If, on the other hand, you, like most people, have a wide variety of personal values which you are attempting to maximize, attempting to assess each action on its ethical merits becomes computationally prohibitive.

Which is where heuristics, and inherited ethics, start to become pretty attractive, particularly when you share (and most people do, to more extent than they don’t) your culture’s ethical values.

If you share at least some of your culture’s ethical values, normative ethics can provide immense value to you, by eliminating most of the work necessary in evaluating ethical scenarios. You don’t need to start from the bottom up, and prove to yourself that murder is wrong. You don’t need to weigh the pros and cons of alcoholism. You don’t need to prove that charity is a worthwhile thing to engage in.

“We all engage in ethics, though; it’s not like a farmer with static electricity, don’t we have a responsibility to understand ethics?”

My flippant response to this question is, should every driver know how to rebuild their car’s transmission?

You don’t need to be a rationalist in order to reevaluate your ethics. An expert can rebuild your transmission—an expert can also pose arguments to change your mind. This has, indeed, happened before on mass scales; racism is no longer broadly acceptable in our society. It took too long, yes, -but-, a long-established ethics system, being well-tested, should require extraordinary efforts to change. If it were easily mutable, it would lose much of its value, for it would largely be composed of poorly-tested ideas.

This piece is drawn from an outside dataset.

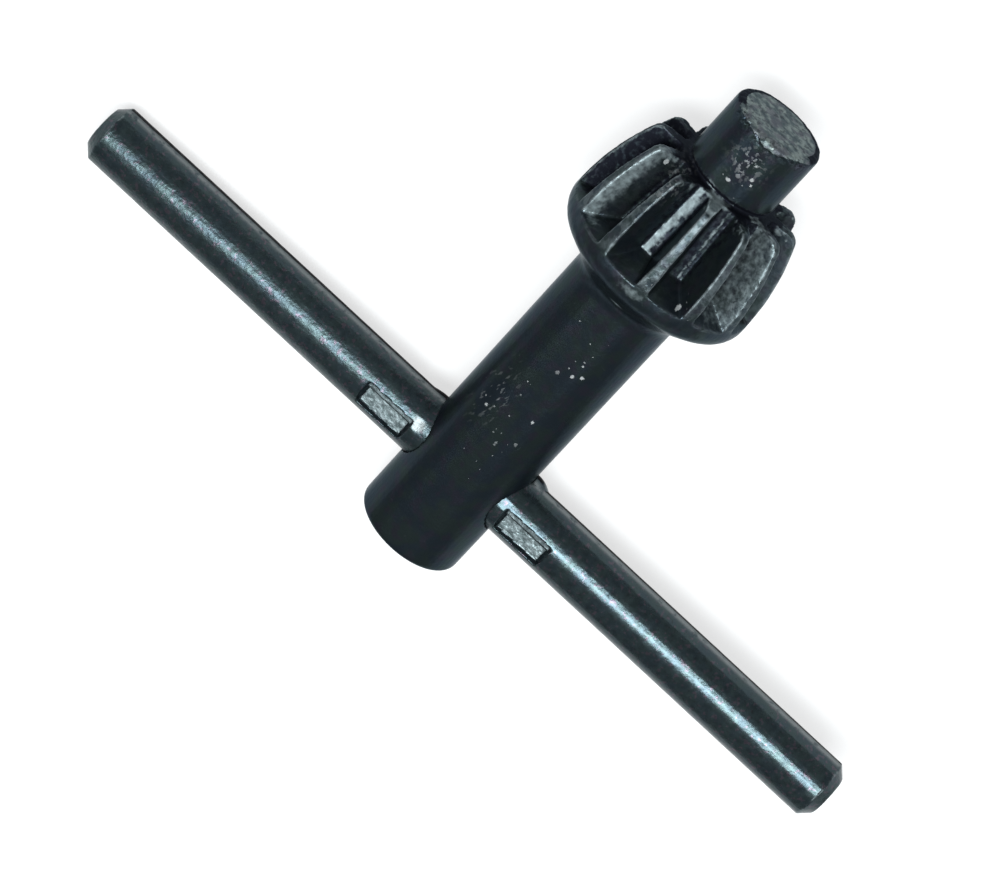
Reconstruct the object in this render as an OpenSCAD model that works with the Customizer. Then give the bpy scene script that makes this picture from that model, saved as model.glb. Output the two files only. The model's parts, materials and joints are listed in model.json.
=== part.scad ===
// Drill chuck key: a hardened key body with a bevel pinion and a pilot, and a
// straight cross bar that is staked fast in the tail of the body.
// All lengths are in millimetres. Each piece is drawn about the body's own axis:
// that axis is X with the pilot at +X, and the cross bar runs along Y through the
// middle of the cross hole. The key is then laid on the floor as it comes to rest,
// on the rim of the pinion, the lower edge of the tail and one end of the bar.

/* [Cross bar] */
// Diameter of the cross bar
bar_d = 4; // [3.6:0.1:4.3]
// Length of the cross bar over its ends
bar_len = 58.2; // [50:0.2:66]
// Distance from the middle of the cross hole to the middle of the bar
bar_shift = 0.25; // [0:0.05:0.6]
// Chamfer at each end of the bar, measured along it and across it
bar_chamfer = 0.65; // [0.3:0.05:0.9]

/* [Stake marks] */
// Length of the floor of each punched pocket
stake_len = 3.1; // [2.4:0.1:3.8]
// Gap between the shank and the floor of a pocket, with the bar in the middle
stake_gap = 0.45; // [0.4:0.05:1]
// Width of the floor of a pocket
stake_w = 1.15; // [0.9:0.05:1.3]
// How far the middle of the floor lies towards the tail
stake_side = 0.42; // [0.2:0.02:0.5]
// Depth of the floor below the top of the bar
stake_depth = 0.65; // [0.5:0.05:0.8]
// How far the ends and the tail side of a pocket lean outward
stake_lean = 0.25; // [0.1:0.05:0.35]
// Width of the shallow shelf beside the floor
shelf_w = 0.42; // [0.3:0.02:0.6]
// Depth of the shelf below the top of the bar
shelf_depth = 0.35; // [0.2:0.01:0.4]
// How far the two ears of the bar's -Y half stand out from it at the shank
ear_out = 0.36; // [0.2:0.02:0.5]
// How far the two lower ears of its +Y half stand out
low_ear_out = 0.14; // [0.1:0.02:0.3]
// Radius of the rounded ridge of an ear
ear_round = 1.3; // [1:0.05:1.5]
// Length over which an ear dies out along the bar
ear_len = 1.2; // [0.8:0.1:1.6]
// How far the outline of an ear bows outward, as a share of how far it stands out
ear_bow = 0.3; // [0.1:0.05:0.4]
// Angle of the ears below the middle plane of the bar
ear_angle = 28; // [15:1:40]

/* [Shank] */
// Diameter of the shank
shank_d = 7; // [6.4:0.1:8]
// Distance from the middle of the cross hole to the end of the tail
tail_len = 5.9; // [5:0.1:7]
// Radius of the rounded edge of the tail
tail_round = 0.35; // [0.2:0.05:0.8]
// Clearance between the bar and its hole, on the radius
bar_clear = 0.03; // [0.01:0.01:0.08]

/* [Pinion] */
// Distance from the middle of the cross hole to the foot of the flared back
head_start = 15; // [13:0.1:18]
// Radius of the fillet between the shank and the flared back
flare_fillet = 1.3; // [0.8:0.1:1.8]
// Angle of the flared back from the axis of the shank
flare_angle = 56; // [50:1:62]
// Diameter of the rim, the widest part
rim_d = 12.7; // [12.2:0.1:13.4]
// Radius of the rounded back edge of the rim
rim_round = 1.3; // [0.8:0.05:1.5]
// Distance from the widest part of the rim to the front of the teeth
pinion_len = 6.3; // [5.5:0.1:7]
// Diameter over the teeth at their front corners
front_d = 10.6; // [9.8:0.1:11]
// How far the crest of a tooth bows outward from a straight cone
crest_bow = 0.28; // [0.1:0.02:0.4]
// Radius of the rounded front corner of a tooth
corner_round = 0.7; // [0.4:0.05:0.9]

/* [Teeth] */
// Number of teeth
teeth = 12; // [10:1:13]
// Turn of the first tooth from the top
tooth_turn = 5; // [-15:1:15]
// Step from the pilot up to the floor of a tooth space at the front of the pinion
root_step = 0.4; // [0.3:0.05:0.6]
// Rise of the floor of a tooth space from front to back
root_angle = 9; // [4:1:14]
// Width of the floor of a tooth space
root_w = 0.9; // [0.6:0.05:1.1]
// Angle of each side of a tooth space from its middle plane
flank_angle = 23.5; // [16:0.5:25]
// How far the side of a tooth bulges from a straight flank
flank_bow = 0.06; // [0.02:0.01:0.12]
// Length of the floor of a tooth space
root_len = 5; // [4:0.1:5.4]
// Lean of the closed back end of a tooth space
end_angle = 33; // [20:1:36]

/* [Pilot] */
// Diameter of the pilot, which turns in a 6 mm hole of the chuck
pilot_d = 5.9; // [5.6:0.05:6]
// Length of the pilot in front of the teeth
pilot_len = 4.6; // [3.5:0.1:6]
// Radius of the rounded end of the pilot
pilot_round = 0.35; // [0.2:0.05:0.6]
// Radius of the rounded relief groove at the root of the pilot
groove_round = 0.15; // [0.05:0.05:0.25]

/* [Hidden] */
$fn = 96;

bar_r = bar_d / 2;
bore_r = bar_r + bar_clear;
shank_r = shank_d / 2;
rim_r = rim_d / 2;
front_r = front_d / 2;
pilot_r = pilot_d / 2;
root_front_r = pilot_r + root_step;

// The flared back is a straight line between the fillet and the rounded rim
flare_foot = [shank_r + flare_fillet * (1 - cos(flare_angle)),
              head_start + flare_fillet * sin(flare_angle)];
flare_top_r = rim_r - rim_round * (1 - cos(flare_angle));
rim_x = flare_foot[1] + (flare_top_r - flare_foot[0]) / tan(flare_angle)
    + rim_round * sin(flare_angle);
front_x = rim_x + pinion_len;
tip_x = front_x + pilot_len;
// Slope of the crest where it runs into the rounded front corner
crest_end = atan2(rim_r - front_r + 4 * crest_bow, pinion_len);

// Steps in each drawn arc of an outline
arc_steps = 10;
// A cutting solid runs past the surface that it opens by this much
past = 0.5;
// An ear starts this far inside the skin of the shank and is trimmed to it
ear_root = 0.7;
// An ear ends this far inside the skin of the bar
ear_sink = 0.05;

// Centres of the two rounded edges of the body that can touch the floor
rim_centre = [rim_x, rim_r - rim_round];
tail_centre = [tail_round - tail_len, shank_r - tail_round];
contact_span = rim_centre - tail_centre;
// Pitch of the body when its rim and the edge of its tail both touch the floor
rest_pitch = atan2(contact_span[1], contact_span[0])
    + asin((rim_round - tail_round) / norm(contact_span));
// Height of the middle of the cross hole above the floor
rest_height = tail_round + tail_centre[1] * cos(rest_pitch)
    - tail_centre[0] * sin(rest_pitch);
// The key rolls until the longer half of the bar touches the floor at its end
bar_reach = [bar_len / 2 + bar_shift - bar_chamfer, bar_r];
bar_slope = asin(rest_height / norm(bar_reach)) - atan2(bar_reach[1], bar_reach[0]);
rest_roll = -asin(sin(bar_slope) / cos(rest_pitch));

// The origin on the floor is under the middle of the space that the key takes up
rest_back = (tail_centre[0] * cos(rest_pitch)) - tail_centre[1] * sin(rest_pitch) - tail_round;
rest_front = (tip_x - pilot_round) * cos(rest_pitch)
    + (pilot_r - pilot_round) * sin(rest_pitch) + pilot_round;
rest_move = [-(rest_back + rest_front) / 2, -bar_shift * cos(rest_roll), rest_height];

// Steel colours: oxide black on the body, and a slightly paler black on the bar
body_black = "#2f353a";
bar_black = "#3b4347";

// Points of an arc about a centre, from one angle to another
function arc(centre, r, from, to) =
    [for (i = [0:arc_steps]) let (t = from + (to - from) * i / arc_steps)
        centre + r * [cos(t), sin(t)]];

// Points of a shallow bow from p to q that rises to the left by the given amount
function bow(p, q, rise) =
    [for (i = [0:arc_steps]) let (t = i / arc_steps, left = [p[1] - q[1], q[0] - p[0]])
        p + (q - p) * t + left / norm(left) * 4 * rise * t * (1 - t)];

// Outline of the body, as radius and distance along the axis
rim_point = [rim_r, rim_x];
corner_centre = [front_r - corner_round, front_x - corner_round];
crest_point = corner_centre + corner_round * [cos(crest_end), sin(crest_end)];
body_outline = concat(
    [[0, -tail_len]],
    arc([tail_centre[1], tail_centre[0]], tail_round, -90, 0),
    arc([shank_r + flare_fillet, head_start], flare_fillet, 180, 180 - flare_angle),
    arc([rim_centre[1], rim_centre[0]], rim_round, -flare_angle, 0),
    bow(rim_point, crest_point, -crest_bow),
    arc(corner_centre, corner_round, crest_end, 90),
    arc([pilot_r, front_x + groove_round], groove_round, -90, -270),
    arc([pilot_r - pilot_round, tip_x - pilot_round], pilot_round, 0, 90),
    [[0, tip_x]]);

// Outline of a tooth space, across and outward from its floor
space_h = rim_r - root_front_r + past;
flank_top = [root_w / 2 + space_h * tan(flank_angle), space_h];
space_outline = concat(
    bow([root_w / 2, 0], flank_top, flank_bow),
    bow([-flank_top[0], flank_top[1]], [-root_w / 2, 0], flank_bow));

// Lays the finished key on the floor in its rest pose
module at_rest() {
    translate(rest_move) rotate([0, -rest_pitch, 0]) rotate([rest_roll, 0, 0]) children();
}

// One tooth space: a straight cut along the rising floor, closed at the back by a
// leaning wall so that the rim behind the teeth stays whole
module tooth_space() {
    cut_len = 2 * root_len + past;
    translate([front_x, 0, root_front_r]) rotate([0, root_angle, 0]) difference() {
        translate([-2 * root_len, 0, 0]) rotate([90, 0, 90])
            linear_extrude(cut_len) polygon(space_outline);
        translate([-root_len, 0, 0]) rotate([0, -end_angle, 0])
            translate([-cut_len, -rim_r, -rim_r]) cube([cut_len, rim_d, 3 * rim_r]);
    }
}

// The key body: tail, shank, bevel pinion and pilot in one piece, with the cross hole
module key_body() {
    color(body_black) at_rest() difference() {
        rotate([0, 90, 0]) rotate_extrude() polygon(body_outline);
        for (i = [0:teeth - 1])
            rotate([tooth_turn + (i + 0.5) * 360 / teeth, 0, 0]) tooth_space();
        rotate([90, 0, 0]) cylinder(h = shank_d + 2 * past, r = bore_r, center = true);
    }
}

// One punched pocket, open at the top of the bar, with its floor starting at Y = 0
module stake_pocket() {
    floor_z = bar_r - stake_depth;
    shelf_z = bar_r - shelf_depth;
    rise = stake_depth + past;
    lean = stake_lean * rise / stake_depth;
    tail_x = -stake_side - stake_w / 2;
    tip_x = stake_w / 2 - stake_side;
    intersection() {
        translate([0, stake_len + lean, 0]) rotate([90, 0, 0])
            linear_extrude(stake_len + 2 * lean)
                polygon([[tail_x, floor_z], [tip_x, floor_z], [tip_x, shelf_z],
                         [tip_x + shelf_w, shelf_z], [tip_x + shelf_w, floor_z + rise],
                         [tail_x - lean, floor_z + rise]]);
        translate([-bar_r, 0, 0]) rotate([90, 0, 90]) linear_extrude(bar_d)
            polygon([[0, floor_z], [stake_len, floor_z],
                     [stake_len + lean, floor_z + rise], [-lean, floor_z + rise]]);
    }
}

// Two rounded ears on the bar where it leaves the shank at +Y, standing out as far as given
module ears(out) {
    difference() {
        for (side = [0, 1]) mirror([side, 0, 0]) rotate([0, ear_angle, 0])
            translate([bar_r + out - ear_round, shank_r, 0]) rotate([-90, 0, 0])
                rotate_extrude() polygon(concat(
                    [[0, -ear_root], [ear_round, -ear_root]],
                    bow([ear_round, 0], [ear_round - out - ear_sink, ear_len], -ear_bow * out),
                    [[0, ear_len]]));
        rotate([0, 90, 0])
            cylinder(h = shank_d + 2 * past, r = shank_r + bar_clear, center = true);
    }
}

// The cross bar, with chamfered ends, pockets above and below, and its ears
module cross_bar() {
    half = bar_len / 2;
    end_r = bar_r - bar_chamfer;
    pocket_start = shank_r + stake_gap;
    color(bar_black) at_rest() difference() {
        union() {
            translate([0, bar_shift, 0]) rotate([-90, 0, 0]) rotate_extrude()
                polygon([[0, -half], [end_r, -half], [bar_r, bar_chamfer - half],
                         [bar_r, half - bar_chamfer], [end_r, half], [0, half]]);
            ears(low_ear_out);
            mirror([0, 1, 0]) ears(ear_out);
        }
        translate([0, bar_shift, 0]) for (side = [0, 1], face = [0, 1])
            mirror([0, side, 0]) mirror([0, 0, face])
                translate([0, pocket_start, 0]) stake_pocket();
    }
}

key_body();
cross_bar();
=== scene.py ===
"""The looks of a drill chuck key: oxide-black steel that has worn along its teeth."""

import json

import bmesh
import bpy
import numpy as np
from mathutils import Matrix, Vector, noise


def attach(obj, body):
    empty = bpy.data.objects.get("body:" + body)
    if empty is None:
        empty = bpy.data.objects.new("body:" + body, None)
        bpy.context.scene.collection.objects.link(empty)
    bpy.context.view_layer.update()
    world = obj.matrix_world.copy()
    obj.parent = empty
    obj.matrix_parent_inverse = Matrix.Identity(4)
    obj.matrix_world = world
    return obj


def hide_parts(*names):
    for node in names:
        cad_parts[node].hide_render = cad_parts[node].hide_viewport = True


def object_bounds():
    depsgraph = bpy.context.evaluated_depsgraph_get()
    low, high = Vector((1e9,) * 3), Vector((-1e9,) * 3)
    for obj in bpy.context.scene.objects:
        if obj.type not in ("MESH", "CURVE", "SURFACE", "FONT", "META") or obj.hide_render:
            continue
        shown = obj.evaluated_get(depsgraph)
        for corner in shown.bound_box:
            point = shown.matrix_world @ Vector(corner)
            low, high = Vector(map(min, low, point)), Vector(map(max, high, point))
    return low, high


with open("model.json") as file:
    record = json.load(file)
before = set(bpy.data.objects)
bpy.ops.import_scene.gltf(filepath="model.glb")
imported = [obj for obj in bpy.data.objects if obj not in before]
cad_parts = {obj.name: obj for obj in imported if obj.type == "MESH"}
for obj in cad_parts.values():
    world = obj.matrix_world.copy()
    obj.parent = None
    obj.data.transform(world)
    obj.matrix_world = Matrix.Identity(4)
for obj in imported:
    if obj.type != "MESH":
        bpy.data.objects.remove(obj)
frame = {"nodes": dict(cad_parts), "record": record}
cad_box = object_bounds()

MM = 0.001
# Rough skins stay this far inside the box of the CAD shapes
LEEWAY = 0.004 * MM

# The key's own frame, in millimetres: X along the shank towards the pilot, Y along
# the bar, Z up, with its origin in the middle of the cross hole
PILOT_REACH = 26.88
BAR_END = 0.5

# Sizes of the key that its wear and its finishes follow
BAR_R = 2.0
BAR_SHIFT = 0.25
PILOT_R = 2.95
HEAD_X = 14.5
RIM_X = 18.3
FRONT_X = 24.6
TIP_X = 29.2
# A stake pocket, from the middle of the bar: where its floor starts and ends along
# the bar, the heights of its floor and its shelf, and where its shelf starts across it
POCKET_FROM = 3.95
POCKET_TO = 7.05
FLOOR_Z = 1.35
SHELF_Z = 1.65
SHELF_FROM = 0.16

# The camera, in the key's own frame
CAMERA_AT = Vector((115.92, 0.26, 216.91))
CAMERA_RIGHT = Vector((0.60161, -0.73536, -0.31196))
CAMERA_DOWN = Vector((-0.65096, -0.67768, 0.34206))
SENSOR = 36.0
LENS = 4.16783 * SENSOR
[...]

All of which is not to say that rational ethics are inherently irrational—only that one should have a rational reason for engaging in them to begin with. If you find that societal norms frequently conflict with your own ethical values, that is a good reason to engage in rational ethics. But if you don’t, perhaps you shouldn’t. And if you do, you should be cautious of pushing a rational ethics system on somebody for whom existing ethical systems do well, if your goal is to improve their well-being.